前回(「大人のむし歯2」)、前々回(「大人のむし歯1」)に引き続き、今回も大人のむし歯についてです。
<二次う蝕が多い>
むし歯を治療して被せたり詰め物をしたりした部分に再びできるむし歯を二次う蝕といいます。
患者さんから「治療した歯はもうむし歯にならないと思っていた」と言われることがありますが、実は歯科に治療に来ている方の多くは再治療です。
予防歯科先進国であるスウェーデンにあるイエテボリ大学のアクセルソン教授の研究によれば、300人以上の患者さんを30年間メインテナンスし、その間に患者さんにできたむし歯について調べてみると約80%が二次う蝕だったそうです。
今回は大人のむし歯として二次う蝕を紹介してはいますが、子供でもむし歯治療済みの歯が多くある場合には二次う蝕になることが多いです。
被せ物や詰め物と歯の間には見た目には分からなくても段差が出来てしまいます。

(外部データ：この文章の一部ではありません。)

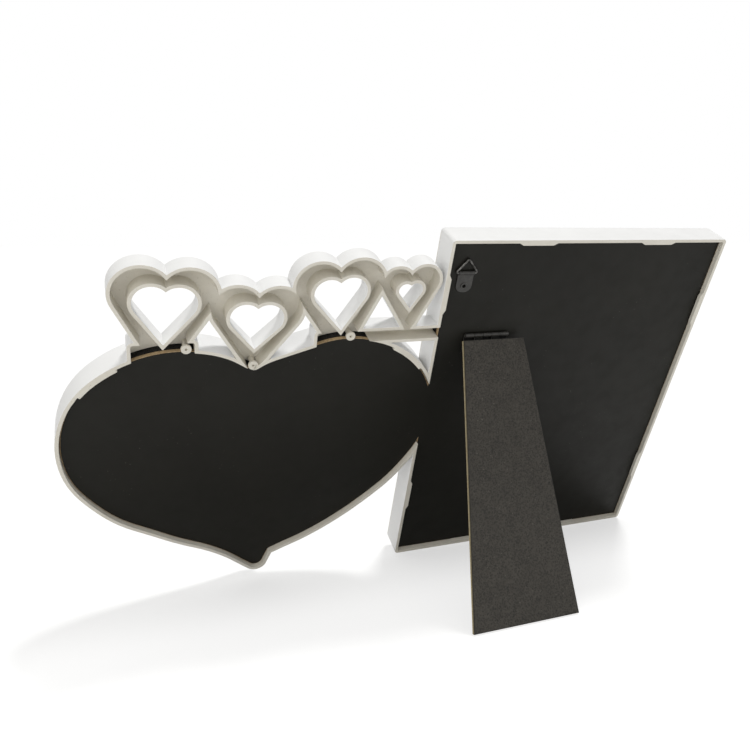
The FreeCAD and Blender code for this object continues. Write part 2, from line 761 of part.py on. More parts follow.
def leg_core_body():
    """The stiff leg, with holes for the rivets and recesses for their tails."""
    body = new_body("easel_leg_core")
    pad(body, outline_sketch(body, "XZ_Plane", "leg_outline", [leg_outline("0")]), "leg_pad",
        "sizes.leg_thickness", reverse=True)
    middle = "(sizes.leg_across - sizes.hinge_across)"
    pocket(body, circle_sketch(body, "XZ_Plane", "leg_rivet_holes", rivet_circles(middle, RIVET_HOLE)),
           "leg_rivet_pocket", "sizes.leg_thickness + sizes.overrun")
    recess = circle_sketch(body, "XZ_Plane", "leg_tail_recess", rivet_circles(middle, HEAD_HOLE))
    recess.setExpression("AttachmentOffset.Base.z", "-sizes.leg_thickness")
    pocket(body, recess, "leg_tail_pocket", "sizes.rivet_tail", reverse=True)
    return body


def leg_cover_body():
    """The textured covering on the leg's outer face."""
    body = new_body("easel_leg_cover")
    outline = outline_sketch(body, "XZ_Plane", "cover_outline", [leg_outline("sizes.leg_cover_inset")])
    pad(body, outline, "cover_pad", "sizes.leg_cover", reverse=True)
    return body


def hinge_leaf_body(name, low, own_first, head_side_out):
    """A hinge leaf: a plate, its knuckles about the axis, and the slots for the other's knuckles.

    low is the plate's lower face, counted out from the hinge axis. Knuckles alternate along the
    axis, and own_first says whether the first is this leaf's. The rivet heads lie flush in the
    plate's outer face if head_side_out is true, and else in its lower face.
    """
    body = new_body(name)
    high = low + " + sizes.leaf_thickness"
    section = [(low, "-" + LEAF_END), (high, "-" + LEAF_END), (high, "0"), (low, "0")]
    pad(body, outline_sketch(body, "YZ_Plane", name + "_section", [section]), name + "_plate",
        "sizes.hinge_width", midplane=True)
    barrel = circle_sketch(body, "YZ_Plane", name + "_barrel", [("0", "0", "sizes.knuckle_radius")])
    pad(body, barrel, name + "_knuckles", "sizes.hinge_width", midplane=True)
    slots = []
    side_gap = "sizes.knuckle_side_gap / 2"
    for knuckle in range(1 if own_first else 0, KNUCKLES, 2):
        left = "sizes.hinge_width * (%d / %d - 0.5) - %s" % (knuckle, KNUCKLES, side_gap)
        right = "sizes.hinge_width * (%d / %d - 0.5) + %s" % (knuckle + 1, KNUCKLES, side_gap)
        if knuckle == 0:
            left += " - sizes.overrun"
        if knuckle == KNUCKLES - 1:
            right += " + sizes.overrun"
        top = "sizes.knuckle_radius + sizes.overrun"
        slots.append([(left, "-" + TOP_GAP), (right, "-" + TOP_GAP), (right, top), (left, top)])
    pocket(body, outline_sketch(body, "XZ_Plane", name + "_slots", slots), name + "_slot_pocket",
           "4 * sizes.knuckle_radius", midplane=True)
    bore_radius = "sizes.pin_radius + sizes.pin_clearance"
    bore = circle_sketch(body, "YZ_Plane", name + "_bore", [("0", "0", bore_radius)])
    pocket(body, bore, name + "_bore_pocket", "sizes.hinge_width + sizes.overrun", midplane=True)
    holes = circle_sketch(body, "XZ_Plane", name + "_rivet_holes", rivet_circles("0", RIVET_HOLE))
    pocket(body, holes, name + "_rivet_pocket", "4 * sizes.knuckle_radius", midplane=True)
    heads = circle_sketch(body, "XZ_Plane", name + "_rivet_heads", rivet_circles("0", HEAD_HOLE))
    heads.setExpression("AttachmentOffset.Base.z", "-(%s)" % (high if head_side_out else low))
    pocket(body, heads, name + "_head_pocket", "sizes.rivet_head", reverse=head_side_out)
    return body


def rivet_body(name, through):
    """Two rivets: a flat head, a shank through what they hold, and a spread tail."""
    head = "sizes.rivet_head_radius"
    shank = "sizes.rivet_radius"
    under_head = "-sizes.rivet_head"
    reach = "-(sizes.leaf_thickness + %s)" % through
    tail = reach + " - sizes.rivet_tail"
    profile = [("0", "0"), (head, "0"), (head, under_head), (shank, under_head),
               (shank, reach), (head, reach), (head, tail), ("0", tail)]
    body, sketch, turn = turned_body(name, profile)
    repeated_across(body, sketch, turn, name + "_pair", "sizes.rivet_spacing")
    return body


def hinge_pin():
    """The plain pin through the knuckles."""
    pin = doc.addObject("Part::Cylinder", "hinge_pin")
    pin.Label = "hinge_pin"
    pin.setExpression("Radius", "sizes.pin_radius")
    pin.setExpression("Height", "sizes.hinge_width")
    return pin


def strap_body():
    """The hanger's strap: two layers, folded round the ring's wire at the top."""
    body = new_body("hanger_strap")
    half = "sizes.strap_width / 2"
    low = "-sizes.strap_length"
    outline = [("-" + half, low), (half, low), (half, "0"), ("-" + half, "0")]
    layers = pad(body, outline_sketch(body, "XZ_Plane", "strap_outline", [outline]), "strap_pad",
                 "2 * sizes.strap_layer", reverse=True)
    corners = []
    for index, edge in enumerate(layers.Shape.Edges, start=1):
        box = edge.BoundBox
        if box.YLength > size("strap_layer") and box.ZMax < -size("strap_length") / 2.0:
            corners.append("Edge%d" % index)
    fillet = body.newObject("PartDesign::Fillet", "strap_corners")
    fillet.Base = (layers, corners)
    fillet.setExpression("Radius", "sizes.strap_corner")
    doc.recompute()
    bore_radius = "sizes.ring_wire + sizes.pin_clearance"
    out = bore_radius + " + sizes.strap_layer"
    pad(body, circle_sketch(body, "YZ_Plane", "strap_fold", [(out, "0", out)]), "strap_fold_pad",
        "sizes.strap_width", midplane=True)
    bore = circle_sketch(body, "YZ_Plane", "strap_bore", [(out, "0", bore_radius)])
    pocket(body, bore, "strap_bore_pocket", "sizes.strap_width + sizes.overrun", midplane=True)
    hole = [("0", "-sizes.eyelet_drop", "sizes.eyelet_radius + sizes.rivet_clearance")]
    pocket(body, circle_sketch(body, "XZ_Plane", "strap_hole", hole), "strap_hole_pocket",
           "4 * sizes.strap_layer", midplane=True)
    return body


def eyelet_body():
    """The hollow rivet that holds the strap to the board."""
    hole = "sizes.eyelet_hole"
    barrel = "sizes.eyelet_radius"
    flange = "sizes.eyelet_flange"
    top = "sizes.eyelet_flange_height"
    through = "-(2 * sizes.strap_layer + %s)" % BOARD_BUILD
    tail = through + " - sizes.eyelet_tail"
    profile = [(hole, top), (flange, top), (flange, "0"), (barrel, "0"),
               (barrel, through), (flange, through), (flange, tail), (hole, tail)]
    return turned_body("hanger_eyelet", profile)[0]


# Where each group of pieces stands in the upright frame.
UPRIGHT = Placement()
HINGE = Placement(Vector(-size("hinge_across"), HINGE_REAR, size("hinge_up")), Rotation())
OPEN = Placement(Vector(), Rotation(Vector(1.0, 0.0, 0.0), size("leg_open_angle")))
LEG_HINGE = HINGE.multiply(OPEN)
LEG_MIDDLE = Vector(size("hinge_across") - size("leg_across"), LEG_INNER, 0.0)
OUT_FROM_REAR = Rotation(Vector(1.0, 0.0, 0.0), -90.0)
OUT_FROM_FRONT = Rotation(Vector(1.0, 0.0, 0.0), 90.0)
ALONG_ACROSS = Rotation(Vector(0.0, 1.0, 0.0), 90.0)
FIRST_RIVET = -size("rivet_spacing") / 2.0
LAYER_EDGE = WALL + size("insert_clearance")


def layer_place(front):
    """The low corner of a layer in the rectangle's cavity."""
    return Placement(Vector(LAYER_EDGE - size("frame_width"), front, LAYER_EDGE), Rotation())


def hinge_place(group, along, out, down, turn):
    """A place on a hinge leaf, counted from the hinge axis."""
    return group.multiply(Placement(Vector(along, out, -down), turn))


PAD_THICKNESS = ("sizes.frame_depth - sizes.front_plate - sizes.sheet_thickness - sizes.insert_thickness"
                 " - sizes.board_recess - %s - sizes.pad_gap" % BOARD_BUILD)
COVER_PLACE = Placement(LEG_MIDDLE + Vector(0.0, size("leg_thickness"), 0.0), Rotation())
STRAP_TOP = Vector(-size("hanger_across"), BOARD_REAR, HANGER_UP)
STRAP_REAR = size("strap_layer") + size("strap_layer")
EYELET = STRAP_TOP + Vector(0.0, STRAP_REAR, -size("eyelet_drop"))
RING = Vector(-size("hanger_across"), RING_REAR, HANGER_UP)
BOARD_LEAF_TOP = BOARD_LEAF_LOW + size("leaf_thickness")
LEG_LEAF = "sizes.leaf_thickness + sizes.fold_clearance - " + AXIS_OUT

sub_parts = [
    (own_shape("frame_shell", frame_shell_shape()), UPRIGHT),
    (own_shape("back_board", board_shape()), UPRIGHT),
    (own_shape("back_board_facing", facing_shape()), UPRIGHT),
    (own_shape("heart_window_sheet", heart_layer_shape(PLATE_REAR, SHEET_REAR)), UPRIGHT),
    (own_shape("heart_photo_insert", heart_layer_shape(SHEET_REAR, INSERT_REAR)), UPRIGHT),
    (own_shape("heart_foam_pad", heart_layer_shape(INSERT_REAR, PAD_REAR)), UPRIGHT),
    (rectangle_layer("rectangle_window_sheet", "sizes.sheet_thickness"), layer_place(PLATE_REAR)),
    (rectangle_layer("rectangle_photo_insert", "sizes.insert_thickness"), layer_place(SHEET_REAR)),
    (rectangle_layer("rectangle_foam_pad", PAD_THICKNESS), layer_place(INSERT_REAR)),
    (leg_core_body(), LEG_HINGE.multiply(Placement(LEG_MIDDLE, Rotation()))),
    (leg_cover_body(), LEG_HINGE.multiply(COVER_PLACE)),
    (hinge_leaf_body("board_hinge_leaf", "-" + AXIS_OUT, True, True), HINGE),
    (hinge_leaf_body("leg_hinge_leaf", LEG_LEAF, False, False), LEG_HINGE),
    (hinge_pin(), hinge_place(HINGE, -size("hinge_width") / 2.0, 0.0, 0.0, ALONG_ACROSS)),
    (rivet_body("board_hinge_rivets", BOARD_BUILD),
     hinge_place(HINGE, FIRST_RIVET, BOARD_LEAF_TOP, RIVET_DROP, OUT_FROM_REAR)),
    (rivet_body("leg_hinge_rivets", "sizes.leg_thickness - sizes.rivet_tail"),
     hinge_place(LEG_HINGE, FIRST_RIVET, LEG_LEAF_LOW, RIVET_DROP, OUT_FROM_FRONT)),
    (strap_body(), Placement(STRAP_TOP, Rotation())),
    (own_shape("hanger_ring", ring_shape()), Placement(RING, Rotation())),
    (eyelet_body(), Placement(EYELET, OUT_FROM_REAR)),
]
doc.recompute()

# Lean the frame back, and set its lowest point on the floor under the middle of its outline.
leaned = Placement(Vector(), Rotation(Vector(1.0, 0.0, 0.0), -size("lean_angle")))
for sub_part, place in sub_parts:
    sub_part.Placement = leaned.multiply(place)
doc.recompute()
whole = Part.Compound([sub_part.Shape for sub_part, _ in sub_parts]).optimalBoundingBox(False, False)
origin = Vector((whole.XMin + whole.XMax) / 2.0, (whole.YMin + whole.YMax) / 2.0, whole.ZMin)
seated = Placement(Vector() - origin, Rotation()).multiply(leaned)
for sub_part, place in sub_parts:
    sub_part.Placement = seated.multiply(place)
doc.recompute()

for thing in doc.Objects:
    if "Invalid" in thing.State or "Error" in thing.State:
        raise RuntimeError("%s did not build: %s" % (thing.Label, thing.State))
for sub_part, _ in sub_parts:
    if sub_part.Shape.isNull() or not sub_part.Shape.isValid():
        raise RuntimeError(sub_part.Label + " has no valid shape")

os.makedirs("parts", exist_ok=True)
for sub_part, _ in sub_parts:
    sub_part.Shape.exportStep("parts/%s.step" % sub_part.Label)
print("%d pieces, %.1f x %.1f x %.1f mm" % (len(sub_parts), whole.XLength, whole.YLength, whole.ZLength))
for name, point in (("leg hinge axis", HINGE.Base), ("hanger ring axis", RING)):
    print("%s at %.4f, %.4f, %.4f" % ((name,) + tuple(seated.multVec(point))))
print("foot reach %.2f mm" % LEG_REACH)
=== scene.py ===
"""The heart shaped photo frame, dressed for its picture. Metres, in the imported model's frame."""
import json
import math

import bmesh
import bpy
from mathutils import Matrix, Vector, noise
from mathutils.bvhtree import BVHTree

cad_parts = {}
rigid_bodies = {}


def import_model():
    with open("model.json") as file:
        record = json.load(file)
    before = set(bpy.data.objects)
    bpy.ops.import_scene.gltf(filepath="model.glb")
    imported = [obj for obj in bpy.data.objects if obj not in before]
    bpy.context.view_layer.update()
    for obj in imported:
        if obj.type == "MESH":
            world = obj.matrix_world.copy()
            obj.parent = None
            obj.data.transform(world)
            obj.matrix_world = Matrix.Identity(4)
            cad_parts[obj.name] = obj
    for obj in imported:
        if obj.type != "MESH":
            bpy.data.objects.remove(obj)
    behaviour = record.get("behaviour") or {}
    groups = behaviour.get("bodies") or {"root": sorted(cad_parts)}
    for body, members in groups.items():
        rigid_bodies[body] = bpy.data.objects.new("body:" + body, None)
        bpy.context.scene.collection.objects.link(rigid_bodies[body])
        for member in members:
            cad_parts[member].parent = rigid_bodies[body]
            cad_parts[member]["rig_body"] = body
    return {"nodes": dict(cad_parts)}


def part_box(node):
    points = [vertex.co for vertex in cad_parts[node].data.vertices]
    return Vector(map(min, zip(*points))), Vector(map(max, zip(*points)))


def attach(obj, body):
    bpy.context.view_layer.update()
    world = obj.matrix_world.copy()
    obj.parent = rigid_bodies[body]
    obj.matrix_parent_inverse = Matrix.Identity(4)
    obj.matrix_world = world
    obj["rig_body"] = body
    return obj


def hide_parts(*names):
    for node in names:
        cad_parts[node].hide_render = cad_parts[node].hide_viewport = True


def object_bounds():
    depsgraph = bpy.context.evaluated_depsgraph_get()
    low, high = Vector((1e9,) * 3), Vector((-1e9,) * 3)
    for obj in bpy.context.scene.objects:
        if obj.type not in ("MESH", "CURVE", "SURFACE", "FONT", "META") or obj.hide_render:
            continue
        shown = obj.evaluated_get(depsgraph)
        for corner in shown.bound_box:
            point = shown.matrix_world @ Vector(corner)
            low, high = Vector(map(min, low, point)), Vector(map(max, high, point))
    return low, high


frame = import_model()
cad_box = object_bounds()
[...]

また、詰め物などの材料の劣化によって歯と詰め物の間に目に見えない隙間ができることもあります。
もともと歯ブラシがうまく当たらずプラークが蓄積してむし歯ができている部分なので、詰め物で段差や隙間ができるとさらにプラークが蓄積しやすくなり、再びむし歯となってしまうのです。
従来はむし歯の早期発見・早期治療が重要だとされていましたが、長期的に見ると、むし歯 → 治療 → 二次う蝕 → 治療 →・・・という負のスパイラルに陥るおそれがあります。
そのため現在では予防やメインテナンスでの管理を重視する方向へシフトしています。
大人のむし歯について3回にかけて書きましたがいかがでしたでしょうか?
最近はメディアなどでは歯周病について取り上げられることが多いため、大人になるとむし歯よりも歯周病に注目しがちですが、むし歯が原因で来院される患者さんは歯周病が気になると言って来院される方よりもはるかに多いです。
むし歯は患者さんが目に見えて「むし歯だ」と分かる状態になったときにはかなり進行していることが多いため、歯周病同様に定期的にメインテナンスをしてしっかり予防していくことをおすすめします。